Menyusul dampak gelombang panas dan perubahan iklim terhadap produksi pangan di banyak negara, yang kemudian diperparah dengan perang Rusia-Ukraina,ketahanan pangan kini menjadi isu utama dunia.
Dihadapkan pada lonjakan harga pangan global dan politik proteksionisme pangan internasional, Indonesia memiliki risiko krisis pangan serius, mengingat ketergantungan Indonesia pada pasar pangan global masih tinggi hingga kini. Pada 2021, Indonesia masih mengimpor komoditas pangan strategis dalam jumlah signifikan, antara lain impor beras 400 ribu ton, garam 2,8 juta ton, gula 5,4 juta ton, kedelai 2,5 juta ton, gandum 11,2 juta ton, dan daging sapi 273 ribu ton. Ketergantungan pada pasar pangan global untuk negara dengan jumlah penduduk terbesar ke-4 di dunia, adalah sangat berisiko tinggi, tidak hanya dari fluktuasi harga namun juga ketersediaan pasokannya. Ketergantungan tinggi pada impor pangan ini semakin berisiko ketika sumber impor hanya bergantung pada segelintir negara saja. Pada 2021, dari 2,5 juta ton kedelai impor, 87%-nya berasal dari Amerika Serikat saja. Pada tahun yang sama, dari 11,2 juta ton gandum impor, 84%-nya hanya berasal dari tiga negara saja, yaitu Australia, Ukraina, dan Kanada.

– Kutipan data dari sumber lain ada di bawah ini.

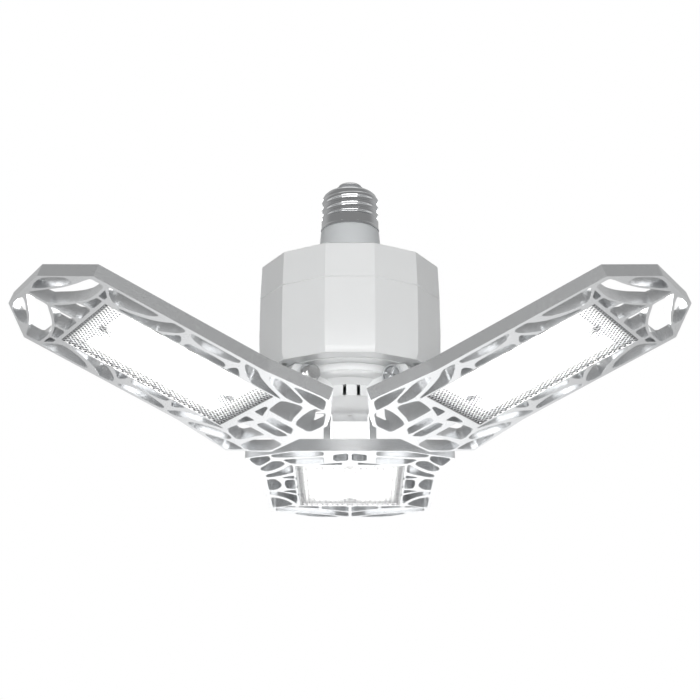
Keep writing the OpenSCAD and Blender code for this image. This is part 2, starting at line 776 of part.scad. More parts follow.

Arah kebijakan ke depan seharusnya adalah mendorong gerakan pangan berkelanjutan dengan konsep ketahanan dan kemandirian pangan, mempromosikan pengembangan lumbung pangan lokal, usaha pertanian pangan berbasis keluarga (family farming), serta akses ke pangan segar dan terjangkau, dengan penekanan pada keterkaitan desa-kota untuk kelancaran arus distribusi pangan.